When buying an SH-101 you can readily tell the condition of the synth as testing every function does not take long. Check the battery compartment and make sure that it is clean and that the springs and contacts are not corroded. It would be worth taking a set of batteries along and loading them to ensure that the instrument runs using battery power. If the compartment has battey leakage damage then you will need to look more deeply to make sure that the leakage hasn’t gone further inside the machine.
Look for missing screws on the bottom panel which would usually indicate broken off plastic posts inside. Power up the synth and try every function, make sure that the bender is smooth and that the LFO works when you gently push the bend lever forward (and the LFO mod slider above it is up). Operate every slider and make sure that you hear the expected changes to the sound with no jumps or scratches, play some notes into the sequencer and check that it plays back and check that the hold, arpeggio and key transpose buttons work. Play up and down every key to make sure that all of the key contacts are good. Try the synth without batteries using a power adaptor.

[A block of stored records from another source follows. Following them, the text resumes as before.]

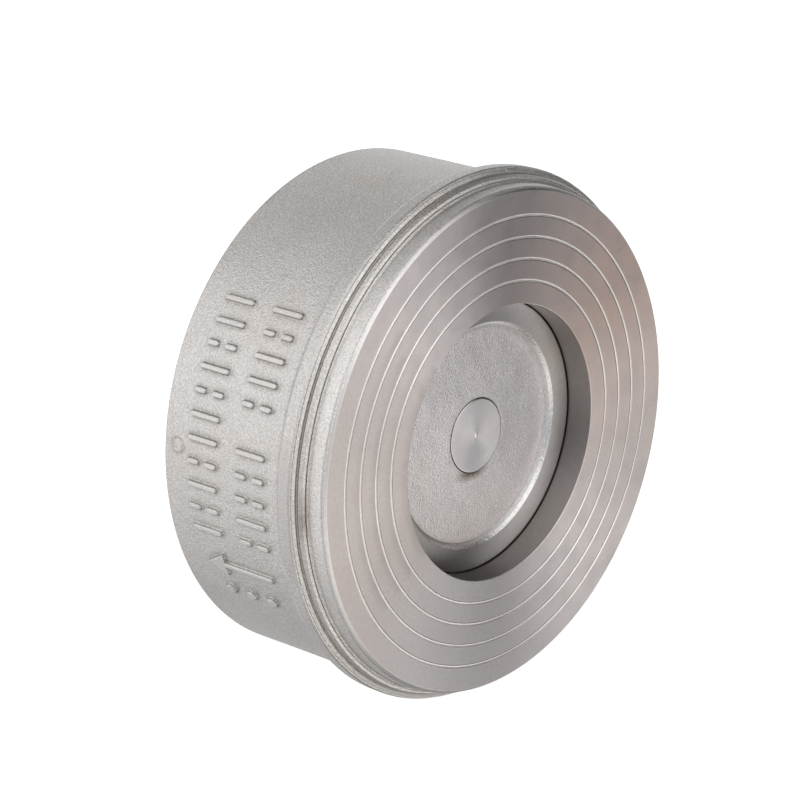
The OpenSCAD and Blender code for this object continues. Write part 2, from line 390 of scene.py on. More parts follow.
def cast_steel(name, tone, rough, grain=0.42, depth=0.20, contrast=1.0, rust=None, shaded_worn_marks=None, ground=None):
    """Blasted stainless casting: bright grain, soft mottling and crevices darkened with painted shade. Where
    asked for, it has a brown trace, as (point, reach, strength), raised marks with painted shade on their
    sides and brighter tops, partly wear and partly painted highlight, as (foot radius, top radius, first
    depth), and a patch that was ground smooth, as (point, reach)."""
    material, shader, n = new_material(name)
    place = n.place()
    fine = n.noise(place, grain, 2.0, 0.6)
    coarse = n.noise(place, grain * 3.2, 2.0, 0.5)
    cloud = n.noise(place, 14.0, 4.0, 0.6)
    warm = n.noise(place, 27.0, 3.0, 0.5)
    open_air = n.crevice(1.3)
    colour = n.mix(n.span(cloud, 0.35, 0.65), rgb(*tone), shade(tone, 1.08))
    colour = n.mix(n.span(warm, 0.48, 0.70, 0.0, 0.6), colour, shade(tone, 1.00, 0.95, 0.91))
    colour = n.mix(n.span(fine, 0.34, 0.52, 0.55 * contrast, 0.0), colour, shade(tone, 0.66, 0.65, 0.64))
    colour = n.mix(n.span(fine, 0.52, 0.66, 0.0, 0.60 * contrast), colour, capped(shade(tone, 1.38)))
    # painted shade: the colour darkens towards brown in crevices and at the feet of walls and marks
    colour = n.mix(n.span(open_air, 0.58, 0.96, 0.95, 0.0), colour, shade(tone, 0.36, 0.33, 0.29))
    if ground is not None:
        colour = n.mix(n.span(n.near(place, *ground), 0.0, 0.3, 0.0, 0.8), colour, shade(tone, 0.88))
    if rust is not None:
        point, reach, strength = rust
        share = n.math("MULTIPLY", n.near(place, point, reach),
                       n.span(coarse, 0.36, 0.60, 0.75 * strength, 1.05 * strength))
        colour = n.mix(share, colour, shade(tone, 0.34, 0.26, 0.21))
    # marks with painted shade on their sides, and tops that are partly wear and partly painted highlight
    if shaded_worn_marks is not None:
        colour = shade_and_wear_marks(n, place, colour, tone, *shaded_worn_marks)
    uneven = n.math("ADD", n.span(cloud, 0.3, 0.7, -0.03, 0.03), n.span(fine, 0.3, 0.7, 0.06, -0.06))
    height = n.math("ADD", fine, n.math("MULTIPLY", coarse, 0.35))
    finish_metal(n, shader, colour, rough, uneven, height, depth)
    return material


def turned_steel(name, tone, rough, lines=0.22, depth=0.006, anisotropy=0.6, stain=0.35, crevice_shade=0.65,
                 along=False, painted_warm_reflection=None):
    """Lathe-turned stainless: fine tool lines round the axis, a stretched sheen and handling marks, and
    painted shade that darkens its grooves and corners by a given share. The lines follow one another along
    the axis, or else outward. Where asked for, it has a painted warm reflection, a rosy tint in its colour,
    as (point, reach)."""
    material, shader, n = new_material(name)
    place = n.place()
    number = n.depth(place) if along else n.axis_distance(place)
    tool = n.rings(number, lines)
    band = n.rings(number, 2.4)
    cloud = n.noise(place, 17.0, 4.0, 0.6)
    mottle = n.noise(place, 0.9, 4.0, 0.75)
    smear = n.noise(place, 6.0, 5.0, 0.65)
    open_air = n.crevice(1.4)
    colour = n.mix(n.span(cloud, 0.38, 0.66), shade(tone, 0.97, 0.955, 0.95), shade(tone, 1.03, 1.03, 1.035))
    colour = n.mix(n.span(mottle, 0.40, 0.62, 0.0, 0.9), colour, shade(tone, 0.92, 0.87, 0.86))
    colour = n.mix(n.span(band, 0.40, 0.60, 0.0, 0.30), colour, shade(tone, 0.94, 0.925, 0.92))
    colour = n.mix(n.span(smear, 0.54, 0.76, 0.0, stain), colour, shade(tone, 0.92, 0.83, 0.76))
    # painted reflection: a warm rosy tint laid into the colour near a point
    if painted_warm_reflection is not None:
        point, reach = painted_warm_reflection
        share = n.math("MULTIPLY", n.near(place, point, reach), n.span(smear, 0.35, 0.60, 0.75, 1.0))
        colour = n.mix(share, colour, shade(tone, 0.92, 0.78, 0.72))
    # painted shade: the colour darkens in grooves and corners, by the share given as an argument
    colour = n.mix(n.span(open_air, 0.25, 0.85, crevice_shade, 0.0), colour, shade(tone, 0.36, 0.33, 0.30))
    uneven = n.math("ADD", n.span(smear, 0.3, 0.7, -0.03, 0.05), n.span(mottle, 0.3, 0.7, -0.03, 0.04))
    height = n.math("ADD", tool, n.math("MULTIPLY", band, 0.6))
    height = n.math("ADD", height, n.math("MULTIPLY", mottle, 0.5))
    finish_metal(n, shader, colour, rough, uneven, height, depth)
    shader.inputs["Anisotropic"].default_value = anisotropy
    shader.inputs["Anisotropic Rotation"].default_value = 0.25
    tangent = n.add("ShaderNodeTangent", direction_type="RADIAL", axis="Y")
    n.put(tangent.outputs["Tangent"], shader.inputs["Tangent"])
    return material


def plain_plastic(name, tone):
    """Off-white bearing plastic with faint moulding marks and grey rub marks."""
    material, shader, n = new_material(name)
    place = n.place()
    cloud = n.noise(place, 3.0, 4.0, 0.6)
    fine = n.noise(place, 0.3, 3.0, 0.6)
    colour = n.mix(n.span(cloud, 0.45, 0.75, 0.0, 0.5), rgb(*tone), shade(tone, 0.72, 0.71, 0.70))
    # painted shade: the colour darkens to near black in corners
    colour = n.mix(n.span(n.crevice(1.0), 0.4, 0.95, 0.6, 0.0), colour, rgb(0.16, 0.15, 0.13))
    n.put(colour, shader.inputs["Base Color"])
    n.put(n.span(fine, 0.3, 0.7, 0.38, 0.52), shader.inputs["Roughness"])
    n.put(n.bump(fine, 0.01), shader.inputs["Normal"])
    return material


def bright_steel(name, tone, rough):
    """Rolled or drawn stainless of the fasteners and the wire: bright, with fine scratches and some grey."""
    material, shader, n = new_material(name)
    place = n.place()
    hair = n.noise(place, 0.10, 4.0, 0.6, stretch=(1.0, 0.12, 1.0))
    cloud = n.noise(place, 2.5, 4.0, 0.6)
    colour = n.mix(n.span(cloud, 0.4, 0.7, 0.0, 0.6), rgb(*tone), shade(tone, 0.78, 0.77, 0.76))
    # painted shade: the colour darkens in corners and between parts
    colour = n.mix(n.span(n.crevice(0.8), 0.3, 0.95, 0.7, 0.0), colour, shade(tone, 0.25, 0.23, 0.20))
    finish_metal(n, shader, colour, rough, n.span(cloud, 0.3, 0.7, -0.05, 0.10), hair, 0.012)
    return material


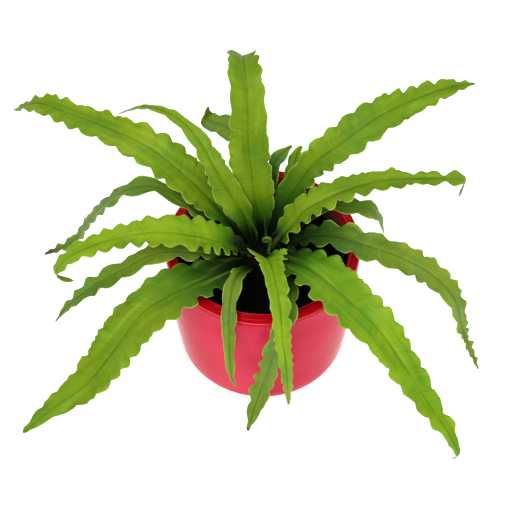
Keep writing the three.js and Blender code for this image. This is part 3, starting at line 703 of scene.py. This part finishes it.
    def faces(self):
        n = len(self.u)
        faces = []
        for r in range(self.rows):
            a = r * 2 * n
            b = a + 2 * n
            for k in range(n - 1):
                faces.append((a + k, a + k + 1, b + k + 1, b + k))
                faces.append((a + n + k, b + n + k, b + n + k + 1, a + n + k + 1))
            faces.append((a, b, b + n, a + n))
            faces.append((a + n - 1, a + 2 * n - 1, b + 2 * n - 1, b + n - 1))
        end = self.rows * 2 * n
        for k in range(n - 1):
            faces.append((k, k + n, k + n + 1, k + 1))
            faces.append((end + k, end + k + 1, end + k + n + 1, end + k + n))
        return faces


def frond_piece(frond, materials):
    kind, tone, dead, shade = frond["look"]
    blade = Blade(frond)
    lift, bow, slide = blade.ruffles()
    upper, lower = blade.skins(lift, bow, slide)
    grid = np.stack([upper, lower], 1).reshape(-1, 3) * MM
    far = np.linalg.norm(upper - np.array([0.0, 0.0, SOIL + 8]), axis=-1)
    ones = np.ones_like(lift)
    brown = np.zeros(blade.rows + 1)
    if dead > 0:
        brown = smoothstep((blade.s - (1 - dead * 1.6)) / (dead * 1.2))

    def spread(values):
        return np.repeat(values[:, None, :], 2, axis=1).reshape(-1)

    attributes = {
        # painted shade: 0 within DARK_REACH of the heart, rising to 1 at the frond's shade distance
        "light": spread(smoothstep((far - DARK_REACH) / (shade - DARK_REACH))),
        "across": spread(blade.half * blade.u),
        "along": spread((blade.s * blade.length)[:, None] * ones),
        "rim": spread((1 - blade.edge) * blade.half),
        "top": np.stack([ones, 0 * ones], 1).reshape(-1),
        "tone": spread(tone * ones),
        "dry": spread(brown[:, None] * ones),
        "crest": spread(np.clip(lift / CREST_LIFT, -1.0, 1.0)),
    }
    piece = make_object("leaf_" + frond["name"][6:], grid, blade.faces(), materials[kind], attributes)
    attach(piece, ROOT)
    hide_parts(frond["name"])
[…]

And finally, the SH-101 is choosy about it’s power adaptor too, best to use an older regulated linear (transformer) unit, modern lightweight switch-mode power adaptors can often make the synth noisy, possibly due to high frequency switching noise from the adaptod interfering with the SH-101’s unusual power supply circuitry.
From there in it will depend on whether you want a particular colour, grey is the most common, you will pay a premium for red or blue and for the mod grip option if it’s available with the synth. Happy playing!